▶ _Records provided_:
───

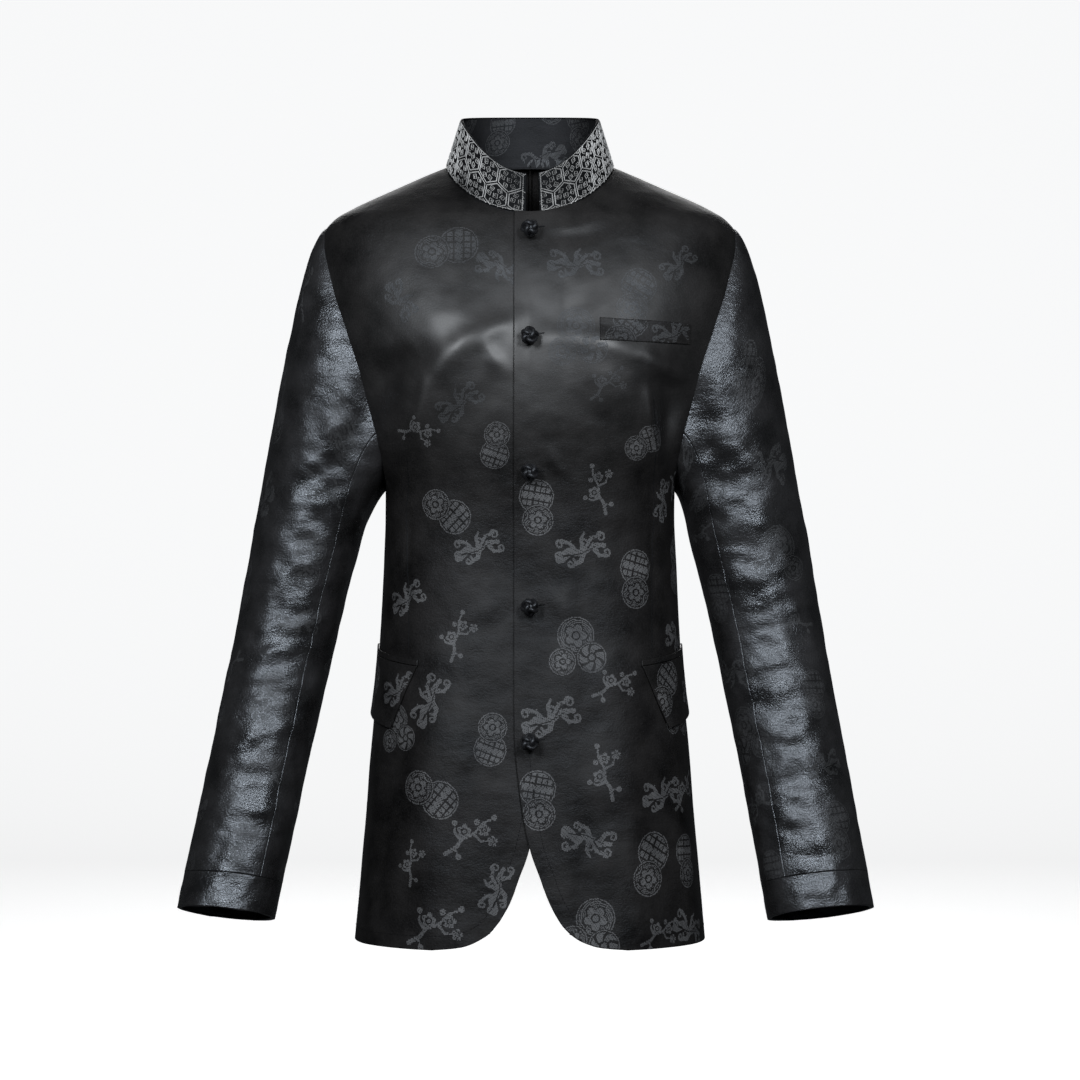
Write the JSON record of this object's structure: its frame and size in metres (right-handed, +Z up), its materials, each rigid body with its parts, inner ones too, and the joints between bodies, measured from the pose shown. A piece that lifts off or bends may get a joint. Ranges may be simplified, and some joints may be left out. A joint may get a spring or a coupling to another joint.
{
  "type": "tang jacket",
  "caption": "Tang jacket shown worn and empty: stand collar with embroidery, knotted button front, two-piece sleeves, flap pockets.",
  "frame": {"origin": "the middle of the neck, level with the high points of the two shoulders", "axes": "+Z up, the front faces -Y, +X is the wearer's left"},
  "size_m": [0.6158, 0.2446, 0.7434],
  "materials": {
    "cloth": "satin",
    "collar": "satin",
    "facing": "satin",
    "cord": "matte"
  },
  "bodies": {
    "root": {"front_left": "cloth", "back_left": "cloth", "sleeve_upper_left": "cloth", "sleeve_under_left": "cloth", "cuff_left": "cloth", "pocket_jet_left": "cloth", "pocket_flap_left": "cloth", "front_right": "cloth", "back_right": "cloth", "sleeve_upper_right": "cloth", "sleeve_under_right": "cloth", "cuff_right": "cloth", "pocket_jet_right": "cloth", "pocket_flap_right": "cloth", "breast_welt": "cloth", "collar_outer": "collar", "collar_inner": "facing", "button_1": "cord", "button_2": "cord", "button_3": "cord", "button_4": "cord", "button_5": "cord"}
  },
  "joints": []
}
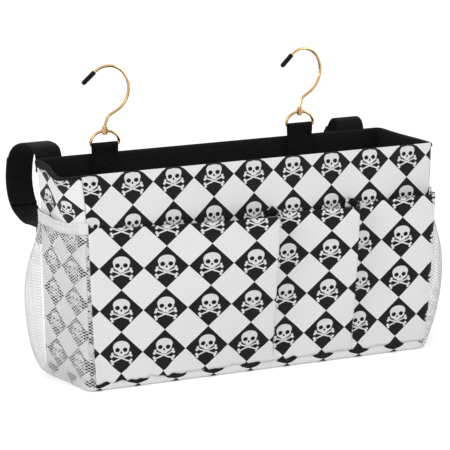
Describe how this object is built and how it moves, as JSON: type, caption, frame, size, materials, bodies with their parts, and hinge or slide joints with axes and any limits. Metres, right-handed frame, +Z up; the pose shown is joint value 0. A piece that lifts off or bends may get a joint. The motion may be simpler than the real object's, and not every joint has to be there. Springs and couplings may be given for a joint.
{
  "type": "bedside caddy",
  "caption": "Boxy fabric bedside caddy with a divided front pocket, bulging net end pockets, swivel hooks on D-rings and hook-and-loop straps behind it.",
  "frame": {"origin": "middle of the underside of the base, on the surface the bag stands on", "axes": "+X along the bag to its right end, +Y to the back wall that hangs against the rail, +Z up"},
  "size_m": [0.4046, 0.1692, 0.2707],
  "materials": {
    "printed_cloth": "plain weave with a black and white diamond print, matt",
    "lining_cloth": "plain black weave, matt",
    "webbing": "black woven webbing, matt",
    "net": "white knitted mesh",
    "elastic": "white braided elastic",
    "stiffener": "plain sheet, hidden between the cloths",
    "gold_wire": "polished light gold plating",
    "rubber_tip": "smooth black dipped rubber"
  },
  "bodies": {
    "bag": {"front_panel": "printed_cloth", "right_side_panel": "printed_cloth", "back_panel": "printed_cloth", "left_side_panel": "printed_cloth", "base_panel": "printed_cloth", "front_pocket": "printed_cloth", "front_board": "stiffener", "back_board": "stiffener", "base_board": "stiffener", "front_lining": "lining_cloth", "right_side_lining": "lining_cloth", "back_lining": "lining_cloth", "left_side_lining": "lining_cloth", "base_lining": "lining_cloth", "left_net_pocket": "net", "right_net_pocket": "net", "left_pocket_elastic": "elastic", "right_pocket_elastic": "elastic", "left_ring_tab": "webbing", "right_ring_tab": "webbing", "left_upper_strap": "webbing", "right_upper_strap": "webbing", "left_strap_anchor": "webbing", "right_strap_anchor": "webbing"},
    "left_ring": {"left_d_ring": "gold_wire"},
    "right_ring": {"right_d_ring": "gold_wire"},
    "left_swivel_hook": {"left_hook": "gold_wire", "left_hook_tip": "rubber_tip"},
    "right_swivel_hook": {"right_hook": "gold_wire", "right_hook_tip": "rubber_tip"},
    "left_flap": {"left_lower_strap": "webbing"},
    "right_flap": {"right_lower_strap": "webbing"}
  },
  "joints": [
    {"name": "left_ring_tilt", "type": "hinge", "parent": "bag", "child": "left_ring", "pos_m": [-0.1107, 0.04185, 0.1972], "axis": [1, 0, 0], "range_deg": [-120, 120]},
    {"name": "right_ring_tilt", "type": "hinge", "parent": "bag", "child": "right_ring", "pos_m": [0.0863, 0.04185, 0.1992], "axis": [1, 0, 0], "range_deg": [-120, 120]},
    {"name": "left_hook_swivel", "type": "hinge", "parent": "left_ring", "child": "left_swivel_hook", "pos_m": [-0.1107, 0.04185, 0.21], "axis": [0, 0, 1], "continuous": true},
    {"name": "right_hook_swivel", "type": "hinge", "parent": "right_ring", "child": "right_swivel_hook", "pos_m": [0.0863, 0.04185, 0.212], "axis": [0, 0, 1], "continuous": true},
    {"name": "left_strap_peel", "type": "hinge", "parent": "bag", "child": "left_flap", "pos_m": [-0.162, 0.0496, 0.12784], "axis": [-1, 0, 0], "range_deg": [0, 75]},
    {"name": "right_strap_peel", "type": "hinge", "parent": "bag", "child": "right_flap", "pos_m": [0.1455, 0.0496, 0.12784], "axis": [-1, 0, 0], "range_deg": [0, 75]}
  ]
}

───

▶ _Goal of the exercise_: Return the entries above exactly, each one complete.

▶ _Task output_:
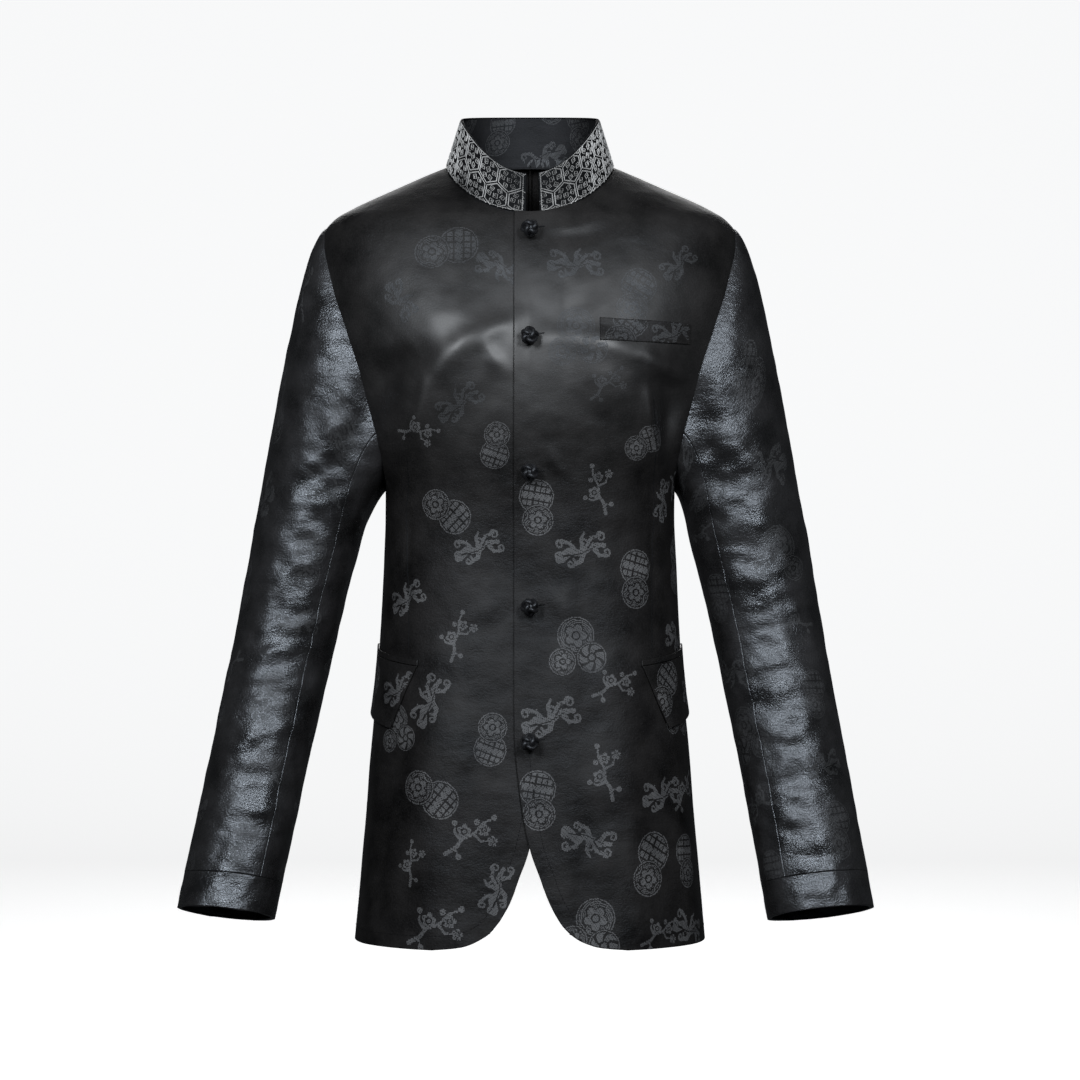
Write the JSON record of this object's structure: its frame and size in metres (right-handed, +Z up), its materials, each rigid body with its parts, inner ones too, and the joints between bodies, measured from the pose shown. A piece that lifts off or bends may get a joint. Ranges may be simplified, and some joints may be left out. A joint may get a spring or a coupling to another joint.
{
  "type": "tang jacket",
  "caption": "Tang jacket shown worn and empty: stand collar with embroidery, knotted button front, two-piece sleeves, flap pockets.",
  "frame": {"origin": "the middle of the neck, level with the high points of the two shoulders", "axes": "+Z up, the front faces -Y, +X is the wearer's left"},
  "size_m": [0.6158, 0.2446, 0.7434],
  "materials": {
    "cloth": "satin",
    "collar": "satin",
    "facing": "satin",
    "cord": "matte"
  },
  "bodies": {
    "root": {"front_left": "cloth", "back_left": "cloth", "sleeve_upper_left": "cloth", "sleeve_under_left": "cloth", "cuff_left": "cloth", "pocket_jet_left": "cloth", "pocket_flap_left": "cloth", "front_right": "cloth", "back_right": "cloth", "sleeve_upper_right": "cloth", "sleeve_under_right": "cloth", "cuff_right": "cloth", "pocket_jet_right": "cloth", "pocket_flap_right": "cloth", "breast_welt": "cloth", "collar_outer": "collar", "collar_inner": "facing", "button_1": "cord", "button_2": "cord", "button_3": "cord", "button_4": "cord", "button_5": "cord"}
  },
  "joints": []
}
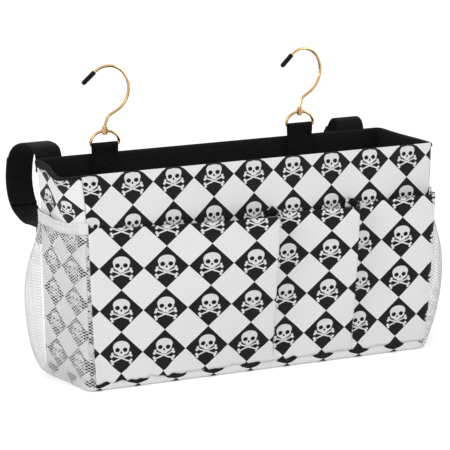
Describe how this object is built and how it moves, as JSON: type, caption, frame, size, materials, bodies with their parts, and hinge or slide joints with axes and any limits. Metres, right-handed frame, +Z up; the pose shown is joint value 0. A piece that lifts off or bends may get a joint. The motion may be simpler than the real object's, and not every joint has to be there. Springs and couplings may be given for a joint.
{
  "type": "bedside caddy",
  "caption": "Boxy fabric bedside caddy with a divided front pocket, bulging net end pockets, swivel hooks on D-rings and hook-and-loop straps behind it.",
  "frame": {"origin": "middle of the underside of the base, on the surface the bag stands on", "axes": "+X along the bag to its right end, +Y to the back wall that hangs against the rail, +Z up"},
  "size_m": [0.4046, 0.1692, 0.2707],
  "materials": {
    "printed_cloth": "plain weave with a black and white diamond print, matt",
    "lining_cloth": "plain black weave, matt",
    "webbing": "black woven webbing, matt",
    "net": "white knitted mesh",
    "elastic": "white braided elastic",
    "stiffener": "plain sheet, hidden between the cloths",
    "gold_wire": "polished light gold plating",
    "rubber_tip": "smooth black dipped rubber"
  },
  "bodies": {
    "bag": {"front_panel": "printed_cloth", "right_side_panel": "printed_cloth", "back_panel": "printed_cloth", "left_side_panel": "printed_cloth", "base_panel": "printed_cloth", "front_pocket": "printed_cloth", "front_board": "stiffener", "back_board": "stiffener", "base_board": "stiffener", "front_lining": "lining_cloth", "right_side_lining": "lining_cloth", "back_lining": "lining_cloth", "left_side_lining": "lining_cloth", "base_lining": "lining_cloth", "left_net_pocket": "net", "right_net_pocket": "net", "left_pocket_elastic": "elastic", "right_pocket_elastic": "elastic", "left_ring_tab": "webbing", "right_ring_tab": "webbing", "left_upper_strap": "webbing", "right_upper_strap": "webbing", "left_strap_anchor": "webbing", "right_strap_anchor": "webbing"},
    "left_ring": {"left_d_ring": "gold_wire"},
    "right_ring": {"right_d_ring": "gold_wire"},
    "left_swivel_hook": {"left_hook": "gold_wire", "left_hook_tip": "rubber_tip"},
    "right_swivel_hook": {"right_hook": "gold_wire", "right_hook_tip": "rubber_tip"},
    "left_flap": {"left_lower_strap": "webbing"},
    "right_flap": {"right_lower_strap": "webbing"}
  },
  "joints": [
    {"name": "left_ring_tilt", "type": "hinge", "parent": "bag", "child": "left_ring", "pos_m": [-0.1107, 0.04185, 0.1972], "axis": [1, 0, 0], "range_deg": [-120, 120]},
    {"name": "right_ring_tilt", "type": "hinge", "parent": "bag", "child": "right_ring", "pos_m": [0.0863, 0.04185, 0.1992], "axis": [1, 0, 0], "range_deg": [-120, 120]},
    {"name": "left_hook_swivel", "type": "hinge", "parent": "left_ring", "child": "left_swivel_hook", "pos_m": [-0.1107, 0.04185, 0.21], "axis": [0, 0, 1], "continuous": true},
    {"name": "right_hook_swivel", "type": "hinge", "parent": "right_ring", "child": "right_swivel_hook", "pos_m": [0.0863, 0.04185, 0.212], "axis": [0, 0, 1], "continuous": true},
    {"name": "left_strap_peel", "type": "hinge", "parent": "bag", "child": "left_flap", "pos_m": [-0.162, 0.0496, 0.12784], "axis": [-1, 0, 0], "range_deg": [0, 75]},
    {"name": "right_strap_peel", "type": "hinge", "parent": "bag", "child": "right_flap", "pos_m": [0.1455, 0.0496, 0.12784], "axis": [-1, 0, 0], "range_deg": [0, 75]}
  ]
}